◆ COLLECTED MATERIAL
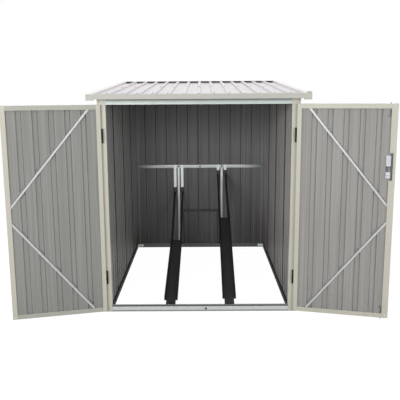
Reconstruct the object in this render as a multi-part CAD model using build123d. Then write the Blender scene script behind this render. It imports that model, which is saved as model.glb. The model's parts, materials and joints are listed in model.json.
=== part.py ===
from build123d import *
import math
import os

# Metal bicycle shelter: ribbed sheet walls and roof held in folded rails, two ribbed doors that stand
# open, and two sloping wheel ramps hung from a rail on the rear wall. Its base is open to the ground.
# Millimetres. X runs across the doorway, Y from front to rear and Z up. The origin is the middle of the
# sill's underside.

os.makedirs("parts", exist_ok=True)

# Body
opening_width = 1352
opening_height = 1577
body_depth = 1928
frame_face = 30
post_face = 62
post_depth = 34
rail_height = 45
top_rail_drop = 40
frame_metal = 1.5
seat = 0.2

# Sill and header across the doorway
sill_height = 48
sill_depth = 30
sill_step = 3
sill_band_low = 14
sill_band_high = 33
keep_slot_width = 12
keep_slot_height = 7
keep_slot_offset = 45
header_lip = 12

# Ribbed sheet
sheet_metal = 1.2
wall_rib_pitch = 112
wall_rib_foot = 42
wall_rib_crest = 30
wall_rib_height = 12
roof_rib_pitch = 110.5
roof_rib_foot = 32
roof_rib_crest = 22
roof_rib_height = 15
ribs_per_sheet = 5
sheet_inset = 9.3

# Roof
roof_width = 1610
front_overhang = 70
rear_overhang = 50
eave_height = 1634
roof_rise = 121
roof_joint_offset = 55
sheet_edge_setback = 8
side_trim_flange = 43
rear_trim_flange = 40
front_trim_flange = 22
trim_drop = 36
cap_width = 58
cap_drop = 45

# Rail on the rear wall
girt_height = 870
girt_face = 31
girt_depth = 20

# Wheel ramps: the right one stands steeper, so that two handlebars pass each other
ramp_offset = 228
ramp_length = 1200
ramp_width = 106
ramp_flange = 28
ramp_metal = 2
ramp_end_height_left = 254
ramp_end_height_right = 489
tongue_width = 75
tongue_length = 58
tongue_lap = 12
guard_leg = 22
guard_foot = 20
guard_metal = 2.5
guard_overlap = 45
hanger_width = 28
hanger_metal = 2
hook_height_left = 633
hook_height_right = 814
rack_post_face = 21

# Low tie frame on the rear wall, between the ramps
tie_spacing = 380
tie_height = 420
tie_leg = 24
tie_metal = 2
tie_foot_reach = 32
tie_foot_drop = 30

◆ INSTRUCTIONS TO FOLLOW
Give an exact copy of all the data shown above.

◆ REPLY
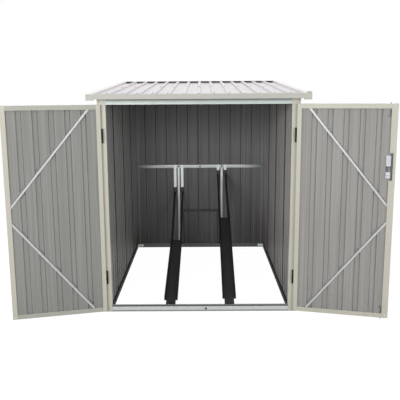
Reconstruct the object in this render as a multi-part CAD model using build123d. Then write the Blender scene script behind this render. It imports that model, which is saved as model.glb. The model's parts, materials and joints are listed in model.json.
=== part.py ===
from build123d import *
import math
import os

# Metal bicycle shelter: ribbed sheet walls and roof held in folded rails, two ribbed doors that stand
# open, and two sloping wheel ramps hung from a rail on the rear wall. Its base is open to the ground.
# Millimetres. X runs across the doorway, Y from front to rear and Z up. The origin is the middle of the
# sill's underside.

os.makedirs("parts", exist_ok=True)

# Body
opening_width = 1352
opening_height = 1577
body_depth = 1928
frame_face = 30
post_face = 62
post_depth = 34
rail_height = 45
top_rail_drop = 40
frame_metal = 1.5
seat = 0.2

# Sill and header across the doorway
sill_height = 48
sill_depth = 30
sill_step = 3
sill_band_low = 14
sill_band_high = 33
keep_slot_width = 12
keep_slot_height = 7
keep_slot_offset = 45
header_lip = 12

# Ribbed sheet
sheet_metal = 1.2
wall_rib_pitch = 112
wall_rib_foot = 42
wall_rib_crest = 30
wall_rib_height = 12
roof_rib_pitch = 110.5
roof_rib_foot = 32
roof_rib_crest = 22
roof_rib_height = 15
ribs_per_sheet = 5
sheet_inset = 9.3

# Roof
roof_width = 1610
front_overhang = 70
rear_overhang = 50
eave_height = 1634
roof_rise = 121
roof_joint_offset = 55
sheet_edge_setback = 8
side_trim_flange = 43
rear_trim_flange = 40
front_trim_flange = 22
trim_drop = 36
cap_width = 58
cap_drop = 45

# Rail on the rear wall
girt_height = 870
girt_face = 31
girt_depth = 20

# Wheel ramps: the right one stands steeper, so that two handlebars pass each other
ramp_offset = 228
ramp_length = 1200
ramp_width = 106
ramp_flange = 28
ramp_metal = 2
ramp_end_height_left = 254
ramp_end_height_right = 489
tongue_width = 75
tongue_length = 58
tongue_lap = 12
guard_leg = 22
guard_foot = 20
guard_metal = 2.5
guard_overlap = 45
hanger_width = 28
hanger_metal = 2
hook_height_left = 633
hook_height_right = 814
rack_post_face = 21

# Low tie frame on the rear wall, between the ramps
tie_spacing = 380
tie_height = 420
tie_leg = 24
tie_metal = 2
tie_foot_reach = 32
tie_foot_drop = 30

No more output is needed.